_Challenge:_
From the listing below, copy only the lines from the line that contains "for x, side" to the line that contains "obj.data.transform(world)", counting those two lines as part of the copy.

_Data excerpt:_

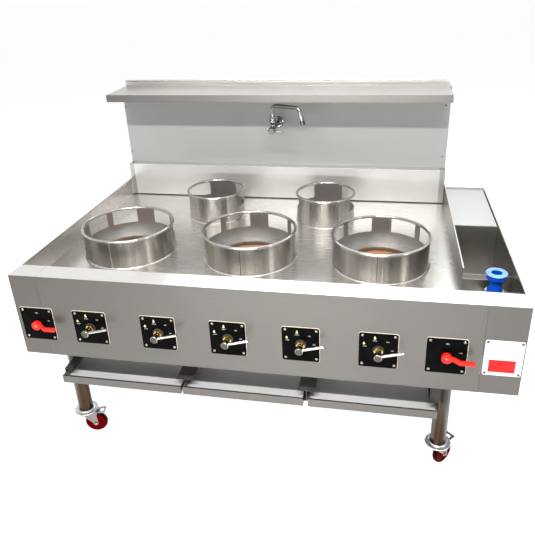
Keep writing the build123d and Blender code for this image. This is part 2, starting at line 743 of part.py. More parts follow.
# ---------------------------------------------------------------- tap
tap_z = rim + tap_rise
tap_front = panel_front - tap_reach
swivel_y = panel_front - swivel_reach
swivel_top = tap_z + swivel_rise
with BuildPart() as tap_body:
    with BuildSketch(Plane.XY.offset(tap_z)):
        with BuildLine():
            Polyline((tap_x, panel_front), (tap_x + 28, panel_front), (tap_x + 28, panel_front - 2),
                     (tap_x + 25, panel_front - 5), (tap_x + 19, panel_front - 6), (tap_x + 19, panel_front - 17),
                     (tap_x + 12, panel_front - 19), (tap_x + 12, swivel_y + 25), (tap_x + 16, swivel_y + 21),
                     (tap_x + 16, tap_front + 4), (tap_x + 13, tap_front), (tap_x, tap_front), close=True)
        make_face()
    revolve(axis=Axis((tap_x, 0, tap_z), (0, 1, 0)))
    with BuildSketch(Plane.XZ.offset(-swivel_y)):
        with BuildLine():
            Polyline((tap_x, tap_z), (tap_x + 11, tap_z), (tap_x + 11, tap_z + 22), (tap_x + 14, tap_z + 25),
                     (tap_x + 16, tap_z + 31), (tap_x + 16, tap_z + 37), (tap_x + 14, tap_z + 43),
                     (tap_x + 12, tap_z + 45), (tap_x + 12, swivel_top), (tap_x + 7.3, swivel_top),
                     (tap_x + 7.3, swivel_top - 16), (tap_x, swivel_top - 16), close=True)
        make_face()
    revolve(axis=Axis((tap_x, swivel_y, 0), (0, 0, 1)))
finish(tap_body, "tap_body")

spout_base = swivel_top + running_gap
turn = radians(spout_turn)
knee = (tap_x + spout_reach * cos(turn), swivel_y - spout_reach * sin(turn), tap_z + swivel_rise + spout_rise)
nozzle = (knee[0] + nozzle_reach * cos(turn), knee[1] - nozzle_reach * sin(turn), tap_z + nozzle_rise)
with BuildPart() as tap_spout:
    round_bar([(tap_x, swivel_y, spout_base + 12), (tap_x, swivel_y, knee[2]), knee, nozzle], spout_radius, 26)
    with BuildSketch(Plane.XZ.offset(-swivel_y)):
        with BuildLine():
            Polyline((tap_x, swivel_top - 15), (tap_x + 7, swivel_top - 15), (tap_x + 7, spout_base),
                     (tap_x + 12, spout_base), (tap_x + 12, spout_base + 10), (tap_x + 9, spout_base + 14),
                     (tap_x, spout_base + 14), close=True)
        make_face()
    revolve(axis=Axis((tap_x, swivel_y, 0), (0, 0, 1)))
    # aerator collar on the outlet, in line with the last run
    outlet = Vector(*nozzle)
    drop = (outlet - Vector(*knee)).normalized()
    with BuildSketch(Plane(origin=outlet - drop * 14, z_dir=drop)):
        Circle(11)
    extrude(amount=19)
finish(tap_spout, "tap_spout")

with BuildPart() as tap_handle:
    with BuildSketch(Plane.XY.offset(tap_z)):
        with BuildLine():
            Polyline((tap_x, tap_front - running_gap), (tap_x + 13, tap_front - running_gap),
                     (tap_x + 16, tap_front - 6), (tap_x + 16, tap_front - 18), (tap_x + 12, tap_front - 24),
                     (tap_x, tap_front - 24), close=True)
        make_face()
    revolve(axis=Axis((tap_x, 0, tap_z), (0, 1, 0)))
    lean = radians(tap_lever_tilt)
    along = Vector(cos(lean), 0, sin(lean))
    with BuildSketch(Plane(origin=Vector(tap_x, tap_front - 12, tap_z) - along * 25, z_dir=along)):
        Circle(4)
    extrude(amount=25 + tap_lever_length)
finish(tap_handle, "tap_handle")

# ---------------------------------------------------------------- wok rings
# Windows are cut above the lower band, between pillars, at angles that run clockwise from the rear.
window_low = {"large": 50, "small": 58}
windows = {"large": [(12.5, 46.5), (54.5, 88.5), (271.5, 305.5), (313.5, 347.5)],
           "small": [(30, 120), (240, 330)]}
for number, (x, y, kind) in enumerate(burners, 1):
    r = ring_radius[kind]
    ring_top = deck + ring_height[kind]
    bar_z = ring_top - ring_rod / 2
    with BuildPart() as ring_bar:
        with BuildSketch(Plane.XZ.offset(-y)):
            with Locations((x + r - ring_wall / 2, bar_z)):
                Circle(ring_rod / 2)
        revolve(axis=Axis((x, y, 0), (0, 0, 1)))
    with BuildPart() as ring_shell:
        with BuildSketch(Plane.XZ.offset(-y)):
            with BuildLine():
                Polyline((x + r - ring_wall, deck), (x + r + ring_bead, deck),
                         (x + r + ring_bead, deck + ring_bead / 2), (x + r, deck + ring_bead),
                         (x + r, bar_z), (x + r - ring_wall, bar_z), close=True)
            make_face()
        revolve(axis=Axis((x, y, 0), (0, 0, 1)))
        for start, end in windows[kind]:
            # wedge through the wall
            first, last = radians(90 - end), radians(90 - start)
            middle = (first + last) / 2
            reach = 1.5 * r
            with BuildSketch(Plane.XY.offset(deck + window_low[kind])):
                Polygon((x, y), (x + reach * cos(first), y + reach * sin(first)),
                        (x + 1.6 * reach * cos(middle), y + 1.6 * reach * sin(middle)),
                        (x + reach * cos(last), y + reach * sin(last)), align=None)
            extrude(amount=bar_z - deck - window_low[kind] + 1, mode=Mode.SUBTRACT)
        add(ring_bar.part, mode=Mode.SUBTRACT)
    wok_ring = Compound(label=f"wok_ring_{number}", children=[ring_shell.part, ring_bar.part])
    export_step(wok_ring, f"parts/wok_ring_{number}.step")

# ---------------------------------------------------------------- legs and casters
leg_plate = 6
with BuildPart() as legs:
    for x, y in leg_places:
        with BuildSketch(Plane.XY.offset(caster_height)):
            with Locations((x, y)):
                Circle(leg_radius)
                Circle(leg_radius - leg_wall, mode=Mode.SUBTRACT)
        extrude(amount=frame_bottom - leg_plate - caster_height)
        block(x - leg_radius, x + leg_radius, y - 45, y + 45, frame_bottom - leg_plate, frame_bottom)
finish(legs, "legs")

ring_bottom = caster_height - caster_ring_gauge
with BuildPart() as caster_rings:
    for x, y in leg_places:
        with BuildSketch(Plane.XZ.offset(-y)):
            with BuildLine():
                Polyline((x, ring_bottom), (x + caster_ring_diameter / 2 - 4, ring_bottom),
                         (x + caster_ring_diameter / 2, ring_bottom + 2),
                         (x + caster_ring_diameter / 2, caster_height - 1),
                         (x + caster_ring_diameter / 2 - 1, caster_height), (x + leg_radius + 6, caster_height),
                         (x + leg_radius + 4, caster_height + 6), (x + leg_radius + 0.3, caster_height + 6),
                         (x + leg_radius + 0.3, caster_height), (x, caster_height), close=True)
            make_face()
        revolve(axis=Axis((x, y, 0), (0, 0, 1)))
finish(caster_rings, "caster_rings")

wheel_radius = wheel_diameter / 2
fork_gauge = 3
fork_gap = 2
fork_in = wheel_width / 2 + fork_gap
fork_top = ring_bottom - running_gap
crown = 8
pedal_pin = 42                # swivel axis to the brake pedal's pin
pedal_z = fork_top - crown - 3.2
pin_radius = 2
pedal_width = 2 * fork_in - 1
casters = [("front_left", leg_places[0], 12), ("front_right", leg_places[1], 48),
           ("rear_left", leg_places[2], 180), ("rear_right", leg_places[3], 152)]
for name, (x, y), heading in casters:
    # u runs from the swivel axis towards the trailing wheel, v along the axle
    trail = Plane(origin=(x, y, 0), x_dir=(cos(radians(heading)), sin(radians(heading)), 0), z_dir=(0, 0, 1))
    side = Plane(origin=(x, y, 0), x_dir=trail.x_dir, z_dir=-trail.y_dir)
    with BuildPart() as caster_yoke:
        with BuildSketch(trail.offset(fork_top)):
            Circle(36)
        extrude(amount=-crown)
        for place in (fork_in, -fork_in - fork_gauge):
            with BuildSketch(side.offset(place)):
                with BuildLine():
                    l1 = Polyline((-30, fork_top - crown), (34, fork_top - crown), (36, fork_top - crown + 2),
                                  (48, fork_top - crown + 2), (48, pedal_z - 4),
                                  (caster_trail + 9, pedal_z - 13))
                    l2 = Line(l1 @ 1, (caster_trail + 11, wheel_radius + 2))
                    a1 = ThreePointArc(l2 @ 1, (caster_trail, wheel_radius - 11),
                                       (caster_trail - 11, wheel_radius + 2))
                    l3 = Line(a1 @ 1, l1 @ 0)
                make_face()
            extrude(amount=fork_gauge)
        # axle with its heads
        with BuildSketch(side.offset(-fork_in - fork_gauge - 5)):
            with Locations((caster_trail, wheel_radius)):
                Circle(axle_radius)
        extrude(amount=2 * (fork_in + fork_gauge + 5))
        if name.startswith("front"):
            with BuildSketch(side.offset(-fork_in - fork_gauge)):
                with Locations((pedal_pin, pedal_z)):
                    Circle(pin_radius)
            extrude(amount=2 * (fork_in + fork_gauge))
    finish(caster_yoke, f"caster_yoke_{name}")

    with BuildPart() as caster_wheel:
        axle_centre = side.from_local_coords(Vector(caster_trail, wheel_radius, 0))
        with BuildSketch(Plane(origin=axle_centre, x_dir=(0, 0, 1), z_dir=trail.x_dir)):
            with BuildLine():
                h = wheel_width / 2
                Polyline((axle_radius + axle_gap, -h), (18, -h), (20, -h + 4), (33, -h + 4), (36, -h + 1),
                         (wheel_radius - 5, -h + 1), (wheel_radius - 1, -h + 6), (wheel_radius, 0),
                         (wheel_radius - 1, h - 6), (wheel_radius - 5, h - 1), (36, h - 1), (33, h - 4),
                         (20, h - 4), (18, h), (axle_radius + axle_gap, h), close=True)
            make_face()
        revolve(axis=Axis(axle_centre, side.z_dir))
    finish(caster_wheel, f"caster_wheel_{name}")

    if name.startswith("front"):
        with BuildPart() as brake_pedal:
            with BuildSketch(side.offset(-pedal_width / 2)):
                with Locations((pedal_pin, pedal_z)):
                    Circle(pin_radius + 1.6)
                Polygon((pedal_pin, pedal_z + 0.6), (pedal_pin + 14, pedal_z + 0.6),
                        (pedal_pin + 14, pedal_z + 3.6), (pedal_pin, pedal_z + 3.6), align=None)
                with Locations((pedal_pin, pedal_z)):
                    Circle(pin_radius + axle_gap, mode=Mode.SUBTRACT)
            extrude(amount=pedal_width)
            # foot plate with its turned-down toe and a window
            with BuildSketch(side.offset(-pedal_width / 2 - 5)):
                Polygon((pedal_pin + 10, pedal_z + 0.6), (pedal_pin + 40, pedal_z + 2.5),
                        (pedal_pin + 46, pedal_z - 3), (pedal_pin + 48, pedal_z - 1.5),
                        (pedal_pin + 42, pedal_z + 5.5), (pedal_pin + 10, pedal_z + 3.6), align=None)
            extrude(amount=pedal_width + 10)
            with BuildSketch(trail.offset(pedal_z - 6)):
                with Locations((pedal_pin + 25, 0)):
                    RectangleRounded(17, 20, 2)
            extrude(amount=20, mode=Mode.SUBTRACT)
        finish(brake_pedal, f"brake_pedal_{name}")

# ---------------------------------------------------------------- drip trays and runners
tray_top = rim - tray_top_drop
tray_bottom = tray_top - tray_height
tray_left = leg_left_x + tray_leg_gap[0]
tray_right = leg_right_x - tray_leg_gap[1]
split_left, split_right = [tray_left + part * (tray_right - tray_left) for part in tray_splits]
gap_left, gap_right = [gap / 2 for gap in tray_splits_width]
tray_edges = [(tray_left, split_left - gap_left), (split_left + gap_left, split_right - gap_right),
              (split_right + gap_right, tray_right)]
for name, (x0, x1) in zip(("left", "middle", "right"), tray_edges):
    with BuildPart() as drip_tray:
        block(x0, x1, front, front + tray_depth, tray_bottom, tray_top)
        block(x0 + tray_gauge, x1 - tray_gauge, front + tray_gauge, front + tray_depth - tray_gauge,
              tray_bottom + tray_gauge, tray_top, mode=Mode.SUBTRACT)
        # turned-in edge of the front lip
        block(x0, x1, front, front + 8, tray_top - tray_gauge, tray_top)
    finish(drip_tray, f"drip_tray_{name}")

runner_low = tray_bottom - tray_gap
runner_high = tray_top + runner_rise
runner_front = front + runner_setback
runner_back = front + tray_depth
# the outer runners lie against the legs, the inner ones hang from the base frame
webs = [(leg_left_x + leg_radius, -1), (split_left - gauge / 2, 0), (split_right - gauge / 2, 0),
        (leg_right_x - leg_radius - gauge, 1)]
flats = []


def runner_flat(x0, x1, y0, y1, z0, z1):
    """One flat of a runner, butted against its neighbours."""
    with BuildPart() as flat:
        block(x0, x1, y0, y1, z0, z1)
    flats.append(flat.part)


for x, side in webs:
    top = frame_bottom if side > 0 else runner_high
    runner_flat(x, x + gauge, runner_front, runner_back, runner_low - gauge, top)
    for z in (runner_low, runner_high):
        if side >= 0:
            runner_flat(x - runner_flange, x, runner_front, runner_back, z - gauge, z)
        if side <= 0:
            runner_flat(x + gauge, x + gauge + runner_flange, runner_front, runner_back, z - gauge, z)
    if not side:
        for y in hanger_bars:
            runner_flat(x, x + gauge, y, y + frame_bar, runner_high, frame_bottom)
    if side > 0:
        # front end of the right runner, closed up to the frame
        runner_flat(x - runner_flange, x, runner_front, runner_front + gauge, runner_high, frame_bottom)
tray_runners = Compound(label="tray_runners", children=flats)
export_step(tray_runners, "parts/tray_runners.step")
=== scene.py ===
# %% [markdown]
# # A stainless wok range
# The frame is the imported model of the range: every sheet, tube and lever is already in place, in metres, with +Z up
# and the controls facing -Y. This lesson gives each piece its finish, rounds the edges that a folding press or a
# welder would leave round, and adds the small things that a CAD part leaves out: screws, weld beads, printed marks.

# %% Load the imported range
import json
from math import atan2, cos, degrees, pi, radians, sin

import bmesh
import bpy
from mathutils import Matrix, Vector


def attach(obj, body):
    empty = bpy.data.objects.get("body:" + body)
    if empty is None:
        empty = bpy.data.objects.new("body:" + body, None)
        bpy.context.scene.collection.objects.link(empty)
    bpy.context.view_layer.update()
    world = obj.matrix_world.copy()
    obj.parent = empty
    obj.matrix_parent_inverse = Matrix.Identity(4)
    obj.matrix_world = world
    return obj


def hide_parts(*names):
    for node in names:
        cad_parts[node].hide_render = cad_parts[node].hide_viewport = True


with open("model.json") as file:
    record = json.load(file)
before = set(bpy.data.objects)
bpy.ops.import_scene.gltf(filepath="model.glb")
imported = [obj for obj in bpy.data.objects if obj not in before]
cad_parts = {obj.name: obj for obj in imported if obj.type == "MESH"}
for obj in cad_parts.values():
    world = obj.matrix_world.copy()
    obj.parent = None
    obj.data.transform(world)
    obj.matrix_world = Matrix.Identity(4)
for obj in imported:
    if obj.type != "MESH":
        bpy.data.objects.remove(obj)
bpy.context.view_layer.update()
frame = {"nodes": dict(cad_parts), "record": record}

# %% [markdown]
# ## Finishes
# Every finish here is a small node tree on Object coordinates. An image would need to be unwrapped onto each sheet,
# and a noise in the object's own space needs nothing and runs on across a seam. These helpers make the few nodes that
# all the finishes share: a noise, a range of numbers from it, a colour from it, and a bump.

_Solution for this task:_
for x, side in webs:
    top = frame_bottom if side > 0 else runner_high
    runner_flat(x, x + gauge, runner_front, runner_back, runner_low - gauge, top)
    for z in (runner_low, runner_high):
        if side >= 0:
            runner_flat(x - runner_flange, x, runner_front, runner_back, z - gauge, z)
        if side <= 0:
            runner_flat(x + gauge, x + gauge + runner_flange, runner_front, runner_back, z - gauge, z)
    if not side:
        for y in hanger_bars:
            runner_flat(x, x + gauge, y, y + frame_bar, runner_high, frame_bottom)
    if side > 0:
        # front end of the right runner, closed up to the frame
        runner_flat(x - runner_flange, x, runner_front, runner_front + gauge, runner_high, frame_bottom)
tray_runners = Compound(label="tray_runners", children=flats)
export_step(tray_runners, "parts/tray_runners.step")
=== scene.py ===
# %% [markdown]
# # A stainless wok range
# The frame is the imported model of the range: every sheet, tube and lever is already in place, in metres, with +Z up
# and the controls facing -Y. This lesson gives each piece its finish, rounds the edges that a folding press or a
# welder would leave round, and adds the small things that a CAD part leaves out: screws, weld beads, printed marks.

# %% Load the imported range
import json
from math import atan2, cos, degrees, pi, radians, sin

import bmesh
import bpy
from mathutils import Matrix, Vector


def attach(obj, body):
    empty = bpy.data.objects.get("body:" + body)
    if empty is None:
        empty = bpy.data.objects.new("body:" + body, None)
        bpy.context.scene.collection.objects.link(empty)
    bpy.context.view_layer.update()
    world = obj.matrix_world.copy()
    obj.parent = empty
    obj.matrix_parent_inverse = Matrix.Identity(4)
    obj.matrix_world = world
    return obj


def hide_parts(*names):
    for node in names:
        cad_parts[node].hide_render = cad_parts[node].hide_viewport = True


with open("model.json") as file:
    record = json.load(file)
before = set(bpy.data.objects)
bpy.ops.import_scene.gltf(filepath="model.glb")
imported = [obj for obj in bpy.data.objects if obj not in before]
cad_parts = {obj.name: obj for obj in imported if obj.type == "MESH"}
for obj in cad_parts.values():
    world = obj.matrix_world.copy()
    obj.parent = None
    obj.data.transform(world)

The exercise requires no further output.